I don’t know if I would say that Saga is my favorite comic, but that’s probably because it’s just so good, and so consistently so, that it’d be like saying that I like breathing air. I take it for granted that Saga is going to be one of the best comics out there every time I pick up a trade. The fifth trade collection just debuted this week and it got me thinking about motherhood and characterization. The main characters of the story are Alana and Marko, the parents of our narrator, Hazel. Alana and Marko are from Landfall and Wreath, respectively, a planet and its moon that have been at war for as long as anyone can remember. The fact that they’ve fallen in love and had a baby has put them at the top of both their homelands’ hit lists, and they’ve been on the run for the entirety of the story, trying (and failing spectacularly) to find somewhere safe to raise their child.
One of the things that I love about Alana is that, while she is absolutely and fiercely dedicated to her daughter, it shows in a way that is consistent with her character. She will fuck up anyone who threatens to lay a hand on Hazel, but she’s not the best at motherhood or at being a decent person, and her best-laid plans too often go awry. She’s also still got interests and desires outside of simply raising her daughter; she didn’t stop being a person when she started being a mother. She loves the trashy romance novels that helped her bond with Marko when they first met. She developed a drug problem while trying to support her family on the run. She felt miserable and unsexy when she and Marko tried to have sex while she was pregnant. She can fire a rifle and curse a blue streak but still struggles to get along with her in-laws. In fact, Alana as a character is more in line with what we usually see of fathers in pop culture.

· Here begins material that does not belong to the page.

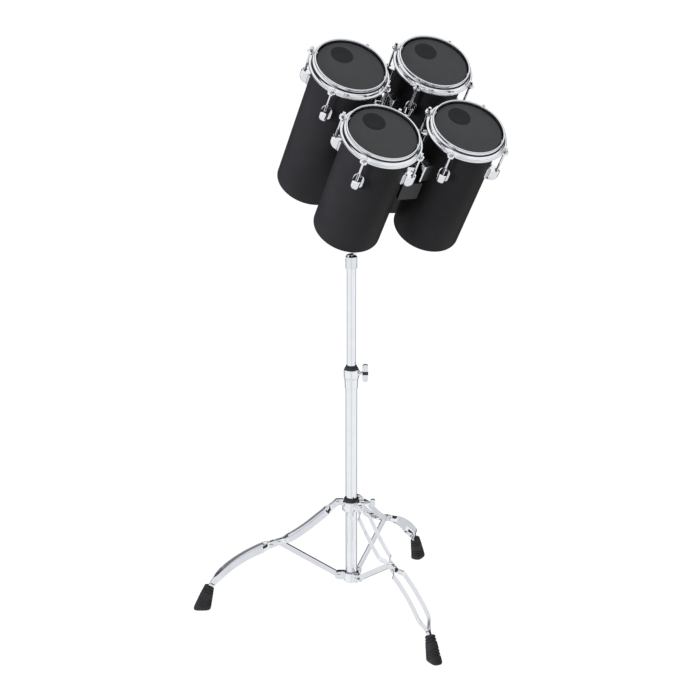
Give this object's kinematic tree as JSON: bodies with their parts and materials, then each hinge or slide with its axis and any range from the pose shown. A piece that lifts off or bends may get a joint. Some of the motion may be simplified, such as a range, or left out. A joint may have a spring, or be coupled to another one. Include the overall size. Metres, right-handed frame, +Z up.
{
  "type": "octoban set",
  "caption": "Cluster of tuned tube drums with triple-flanged chrome hoops on a telescoping, tilting stand with folding double-braced tripod legs.",
  "frame": {"origin": "on the floor, under the middle of the object's bounding box", "axes": "+Z up along the column; +Y away from the picture's camera; +X to the picture's right"},
  "size_m": [0.6806, 0.6224, 1.281],
  "materials": {
    "shell_black": "satin black fibreglass with a faint rolled texture",
    "head_grey": "satin dark grey film",
    "chrome": "mirror chrome plate",
    "frame_black": "black powder coat",
    "bush_black": "satin black nylon",
    "boot_rubber": "matt black rubber"
  },
  "bodies": {
    "base": {"base_tube": "chrome", "bottom_hub": "chrome", "height_clamp": "chrome", "height_bush": "bush_black"},
    "height_bolt": {"height_wing_bolt": "chrome"},
    "collar": {"leg_collar": "chrome", "collar_bush": "bush_black"},
    "collar_bolt": {"collar_wing_bolt": "chrome"},
    "left_leg": {"left_leg_strip_a": "chrome", "left_leg_strip_b": "chrome", "left_leg_boot": "boot_rubber"},
    "left_leg_brace": {"left_leg_brace": "chrome"},
    "right_back_leg": {"right_back_leg_strip_a": "chrome", "right_back_leg_strip_b": "chrome", "right_back_leg_boot": "boot_rubber"},
    "right_back_leg_brace": {"right_back_leg_brace": "chrome"},
    "right_front_leg": {"right_front_leg_strip_a": "chrome", "right_front_leg_strip_b": "chrome", "right_front_leg_boot": "boot_rubber"},
    "right_front_leg_brace": {"right_front_leg_brace": "chrome"},
    "column": {"upper_tube": "chrome"},
    "tilter": {"tilter_base": "chrome"},
    "tilter_bolt": {"tilter_wing_bolt": "chrome"},
    "frame": {"tilter_head": "chrome", "frame_stem": "frame_black", "front_bridge": "frame_black", "back_bridge": "frame_black"},
    "front_left_drum": {"front_left_clamp": "chrome", "front_left_head": "head_grey", "front_left_hoop": "chrome", "front_left_lug_1": "chrome", "front_left_lug_2": "chrome", "front_left_lug_3": "chrome", "front_left_lug_4": "chrome", "front_left_shell": "shell_black"},
    "front_right_drum": {"front_right_clamp": "chrome", "front_right_head": "head_grey", "front_right_hoop": "chrome", "front_right_lug_1": "chrome", "front_right_lug_2": "chrome", "front_right_lug_3": "chrome", "front_right_lug_4": "chrome", "front_right_shell": "shell_black"},
    "back_right_drum": {"back_right_clamp": "chrome", "back_right_head": "head_grey", "back_right_hoop": "chrome", "back_right_lug_1": "chrome", "back_right_lug_2": "chrome", "back_right_lug_3": "chrome", "back_right_lug_4": "chrome", "back_right_shell": "shell_black"},
    "back_left_drum": {"back_left_clamp": "chrome", "back_left_head": "head_grey", "back_left_hoop": "chrome", "back_left_lug_1": "chrome", "back_left_lug_2": "chrome", "back_left_lug_3": "chrome", "back_left_lug_4": "chrome", "back_left_shell": "shell_black"}
  },
  "joints": [
    {"name": "collar_slide", "type": "slide", "parent": "base", "child": "collar", "axis": [0, 0, 1], "range_m": [0, 0.13]},
    {"name": "left_leg_fold", "type": "hinge", "parent": "collar", "child": "left_leg", "pos_m": [-0.01537, -0.00554, 0.2553], "axis": [0.0262, -0.9997, 0], "range_deg": [-0.2, 38.96]},
    {"name": "left_leg_brace_fold", "type": "hinge", "parent": "base", "child": "left_leg_brace", "pos_m": [-0.01257, -0.00547, 0.0805], "axis": [-0.0262, 0.9997, 0], "range_deg": [-0.2, 41.96]},
    {"name": "right_back_leg_fold", "type": "hinge", "parent": "collar", "child": "right_back_leg", "pos_m": [0.03071, 0.02269, 0.2553], "axis": [-0.8788, 0.4772, 0], "range_deg": [-0.2, 38.96]},
    {"name": "right_back_leg_brace_fold", "type": "hinge", "parent": "base", "child": "right_back_leg_brace", "pos_m": [0.02937, 0.02023, 0.0805], "axis": [0.8788, -0.4772, 0], "range_deg": [-0.2, 41.96]},
    {"name": "right_front_leg_fold", "type": "hinge", "parent": "collar", "child": "right_front_leg", "pos_m": [0.03212, -0.03133, 0.2553], "axis": [0.8526, 0.5225, 0], "range_deg": [-0.2, 38.96]},
    {"name": "right_front_leg_brace_fold", "type": "hinge", "parent": "base", "child": "right_front_leg_brace", "pos_m": [0.03066, -0.02894, 0.0805], "axis": [-0.8526, -0.5225, 0], "range_deg": [-0.2, 41.96]},
    {"name": "column_height", "type": "slide", "parent": "base", "child": "column", "axis": [0, 0, 1], "range_m": [-0.21, 0.11]},
    {"name": "tilter_swivel", "type": "hinge", "parent": "column", "child": "tilter", "pos_m": [0.01582, -0.00473, 0.85], "axis": [0, 0, 1], "continuous": true},
    {"name": "tilter_tilt", "type": "hinge", "parent": "tilter", "child": "frame", "pos_m": [0.01582, -0.00473, 0.85], "axis": [0.8926, 0.4509, 0], "range_deg": [-35.8, 20]},
    {"name": "tilter_wing_turn", "type": "hinge", "parent": "tilter", "child": "tilter_bolt", "pos_m": [0.01582, -0.00473, 0.85], "axis": [0.8926, 0.4509, 0], "continuous": true},
    {"name": "height_wing_turn", "type": "hinge", "parent": "base", "child": "height_bolt", "pos_m": [0.01582, -0.00473, 0.5545], "axis": [0.9997, 0.0262, 0], "continuous": true},
    {"name": "collar_wing_turn", "type": "hinge", "parent": "collar", "child": "collar_bolt", "pos_m": [0.01582, -0.00473, 0.2525], "axis": [0.9997, 0.0262, 0], "continuous": true},
    {"name": "front_left_height", "type": "slide", "parent": "frame", "child": "front_left_drum", "axis": [0.2637, -0.5221, 0.8111], "range_m": [0, 0.02]},
    {"name": "front_right_height", "type": "slide", "parent": "frame", "child": "front_right_drum", "axis": [0.2637, -0.5221, 0.8111], "range_m": [0, 0.02]},
    {"name": "back_right_height", "type": "slide", "parent": "frame", "child": "back_right_drum", "axis": [0.2637, -0.5221, 0.8111], "range_m": [0, 0.02]},
    {"name": "back_left_height", "type": "slide", "parent": "frame", "child": "back_left_drum", "axis": [0.2637, -0.5221, 0.8111], "range_m": [0, 0.02]}
  ],
  "couplings": [
    {"joint": "left_leg_fold", "follows": "collar_slide", "rad_per_m": 5.1901},
    {"joint": "left_leg_brace_fold", "follows": "collar_slide", "rad_per_m": 5.593},
    {"joint": "right_back_leg_fold", "follows": "collar_slide", "rad_per_m": 5.1901},
    {"joint": "right_back_leg_brace_fold", "follows": "collar_slide", "rad_per_m": 5.593},
    {"joint": "right_front_leg_fold", "follows": "collar_slide", "rad_per_m": 5.1901},
    {"joint": "right_front_leg_brace_fold", "follows": "collar_slide", "rad_per_m": 5.593}
  ]
}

Most of the time, mothers in pop culture are nothing more than that. They exhibit maternal affection if they’re a good character and alive, provide motivation to the protagonist if they’re a good character and dead, and supply a villain if they’re evil, because nothing is worse than a bad mother. It’s the fathers who get to be interesting and do things and have characters and interests and skills outside of their children. Look at the Weasley parents. Arthur is a goofball, obsessed with Muggle artifacts; he tinkers in his shed and complains about the office. He is a father and he clearly enjoys being one, but his fatherhood is not the be-all, end-all of his character. Molly, on the other hand, as much as I love her, is utterly a mother and nothing else. We very rarely see any aspect of her character that isn’t related to childcare or housework; even her crowning moment of badass is one of motherly vitriol—”Not my daughter, you bitch!” As Mikely said in a previous post on motherhood, she passes out sweaters and hugs, mostly.
And… not to pick on good ol’ J.K., but Narcissa and Lucius Malfoy exhibit the same problem. Lucius is motivated by a ton of different things and we learn lots about him outside his fatherhood of Draco, but Narcissa’s only ever looking out for her family—to the point where her love of her son is what saves the world in the end.
The most personally disappointing example of this for me was the sad case of Nana Sawada. In the manga Katekyo Hitman Reborn!, protag Tsuna is training to be a mob boss with a tutor who lives in his house, and people are constantly attacking him. His father is the head of the mafia family’s advisory group, and appears after years of being away to help train and coach his son, but often must deal with other mob stuff. Nana, his mother… is his mom. She takes care of everyone who comes into the house (and Tsuna collects a lot of homeless friends), she is good-naturedly surprised when bad stuff happens to the property, and we never learn anything else about her. I was desperate by the end of the series for a big Nana-related reveal. It simply didn’t make sense that she was just an everyday housewife with a mafioso husband and son who knew nothing at all about her family’s activities. I waited with bated breath to learn more about Nana, but the series ended with no backstory for her.
This phenomenon is terrible on a number of levels, the most obvious of which is because this is sexist as hell. No one talks about fatherhood in the same frame of mind as they do motherhood, essentializing it into some magic power that gives men strength to overcome bad things and aggrandizing it into the most important and special thing a man can do, and when men do become fathers, they get to keep the character they had beforehand. That’s why it’s so important to have characters who are mothers in a way that’s organic for their character. Pop culture needs fewer mothers who are perfect and more mothers who are people—it’s time we caught up to the number of cool dads out there.